### The data
====================
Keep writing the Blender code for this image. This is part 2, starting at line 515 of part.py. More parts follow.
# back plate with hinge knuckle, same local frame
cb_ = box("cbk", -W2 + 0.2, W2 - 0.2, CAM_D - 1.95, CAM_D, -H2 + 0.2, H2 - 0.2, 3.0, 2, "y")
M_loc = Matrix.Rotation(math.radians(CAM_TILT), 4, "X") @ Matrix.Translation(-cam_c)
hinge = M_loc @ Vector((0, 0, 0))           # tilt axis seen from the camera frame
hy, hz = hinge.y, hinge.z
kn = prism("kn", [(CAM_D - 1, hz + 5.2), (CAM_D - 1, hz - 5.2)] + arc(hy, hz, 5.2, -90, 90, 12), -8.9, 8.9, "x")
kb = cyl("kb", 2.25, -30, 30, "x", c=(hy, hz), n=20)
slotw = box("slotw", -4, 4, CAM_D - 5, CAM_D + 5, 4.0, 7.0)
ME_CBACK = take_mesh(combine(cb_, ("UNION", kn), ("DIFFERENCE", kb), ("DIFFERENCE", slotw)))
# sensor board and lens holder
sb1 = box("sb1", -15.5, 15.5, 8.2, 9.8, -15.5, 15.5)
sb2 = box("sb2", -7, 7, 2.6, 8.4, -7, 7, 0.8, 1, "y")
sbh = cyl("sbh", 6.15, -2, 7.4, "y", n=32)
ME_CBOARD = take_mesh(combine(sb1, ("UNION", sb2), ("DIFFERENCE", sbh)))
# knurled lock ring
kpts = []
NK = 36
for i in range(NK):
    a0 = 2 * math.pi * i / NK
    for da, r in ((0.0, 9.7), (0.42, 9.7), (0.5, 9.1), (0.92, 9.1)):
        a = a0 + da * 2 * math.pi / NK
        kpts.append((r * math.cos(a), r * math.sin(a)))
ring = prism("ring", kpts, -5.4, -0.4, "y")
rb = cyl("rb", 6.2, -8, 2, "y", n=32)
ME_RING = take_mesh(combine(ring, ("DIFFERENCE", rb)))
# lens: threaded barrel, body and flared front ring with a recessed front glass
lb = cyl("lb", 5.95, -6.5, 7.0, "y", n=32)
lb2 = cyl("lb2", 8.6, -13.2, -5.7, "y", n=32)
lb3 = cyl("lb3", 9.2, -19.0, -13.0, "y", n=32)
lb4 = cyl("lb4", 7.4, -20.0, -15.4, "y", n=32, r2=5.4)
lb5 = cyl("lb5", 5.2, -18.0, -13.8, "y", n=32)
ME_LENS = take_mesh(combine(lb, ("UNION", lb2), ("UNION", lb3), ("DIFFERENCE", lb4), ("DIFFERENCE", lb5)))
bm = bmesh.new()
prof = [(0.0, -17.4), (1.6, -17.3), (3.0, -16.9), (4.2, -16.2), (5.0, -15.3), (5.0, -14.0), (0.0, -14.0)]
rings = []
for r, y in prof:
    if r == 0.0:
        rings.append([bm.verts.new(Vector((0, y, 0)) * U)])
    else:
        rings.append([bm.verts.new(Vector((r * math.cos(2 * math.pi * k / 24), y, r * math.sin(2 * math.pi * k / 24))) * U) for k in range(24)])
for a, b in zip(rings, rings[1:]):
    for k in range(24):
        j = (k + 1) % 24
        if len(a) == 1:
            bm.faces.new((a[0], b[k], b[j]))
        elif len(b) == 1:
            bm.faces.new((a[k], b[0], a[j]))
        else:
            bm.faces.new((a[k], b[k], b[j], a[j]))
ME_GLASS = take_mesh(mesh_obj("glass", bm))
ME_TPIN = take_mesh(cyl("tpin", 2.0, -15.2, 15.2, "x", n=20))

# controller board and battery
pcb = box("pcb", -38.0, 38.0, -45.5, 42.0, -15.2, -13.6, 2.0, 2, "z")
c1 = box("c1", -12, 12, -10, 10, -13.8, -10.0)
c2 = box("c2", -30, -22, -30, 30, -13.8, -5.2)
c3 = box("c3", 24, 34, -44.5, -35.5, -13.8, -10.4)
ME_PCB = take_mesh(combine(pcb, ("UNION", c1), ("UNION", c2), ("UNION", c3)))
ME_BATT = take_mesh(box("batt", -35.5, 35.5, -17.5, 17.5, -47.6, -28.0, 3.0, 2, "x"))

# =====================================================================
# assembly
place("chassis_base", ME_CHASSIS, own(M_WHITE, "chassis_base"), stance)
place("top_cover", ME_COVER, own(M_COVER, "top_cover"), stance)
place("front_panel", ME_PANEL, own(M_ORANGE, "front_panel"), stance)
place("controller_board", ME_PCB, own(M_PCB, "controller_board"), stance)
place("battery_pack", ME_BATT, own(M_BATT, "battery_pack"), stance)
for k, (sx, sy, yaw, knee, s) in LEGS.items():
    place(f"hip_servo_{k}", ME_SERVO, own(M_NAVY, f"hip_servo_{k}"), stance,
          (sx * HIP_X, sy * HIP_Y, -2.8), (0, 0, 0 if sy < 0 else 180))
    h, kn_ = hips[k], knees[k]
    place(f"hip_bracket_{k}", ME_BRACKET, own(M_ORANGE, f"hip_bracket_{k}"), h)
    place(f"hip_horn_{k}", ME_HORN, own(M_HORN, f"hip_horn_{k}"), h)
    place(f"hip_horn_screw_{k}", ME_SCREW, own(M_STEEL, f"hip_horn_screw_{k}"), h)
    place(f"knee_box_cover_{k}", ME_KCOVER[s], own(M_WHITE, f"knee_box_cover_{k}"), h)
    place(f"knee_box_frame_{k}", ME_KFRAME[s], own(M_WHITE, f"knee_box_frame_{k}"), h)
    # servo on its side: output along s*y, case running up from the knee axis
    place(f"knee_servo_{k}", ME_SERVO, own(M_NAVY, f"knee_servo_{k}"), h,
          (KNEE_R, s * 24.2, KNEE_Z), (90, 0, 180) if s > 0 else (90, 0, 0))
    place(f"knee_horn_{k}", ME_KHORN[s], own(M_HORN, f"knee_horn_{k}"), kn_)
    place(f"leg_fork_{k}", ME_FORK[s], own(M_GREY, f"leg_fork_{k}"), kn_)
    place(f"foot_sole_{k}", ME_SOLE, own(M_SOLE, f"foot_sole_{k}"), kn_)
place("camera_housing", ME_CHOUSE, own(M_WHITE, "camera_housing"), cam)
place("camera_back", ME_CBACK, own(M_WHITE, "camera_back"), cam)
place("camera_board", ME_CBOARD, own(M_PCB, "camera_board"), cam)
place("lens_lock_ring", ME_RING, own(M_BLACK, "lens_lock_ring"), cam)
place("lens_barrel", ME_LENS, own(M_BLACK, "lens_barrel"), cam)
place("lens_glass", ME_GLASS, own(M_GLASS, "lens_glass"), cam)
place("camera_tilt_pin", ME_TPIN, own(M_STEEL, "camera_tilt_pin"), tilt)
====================
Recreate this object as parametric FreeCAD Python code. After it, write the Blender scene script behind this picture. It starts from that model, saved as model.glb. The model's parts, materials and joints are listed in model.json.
====================
### What to do
Every line that holds the word "Blender" should be extracted.

### Answer to the task
Keep writing the Blender code for this image. This is part 2, starting at line 515 of part.py. More parts follow.
Recreate this object as parametric FreeCAD Python code. After it, write the Blender scene script behind this picture. It starts from that model, saved as model.glb. The model's parts, materials and joints are listed in model.json.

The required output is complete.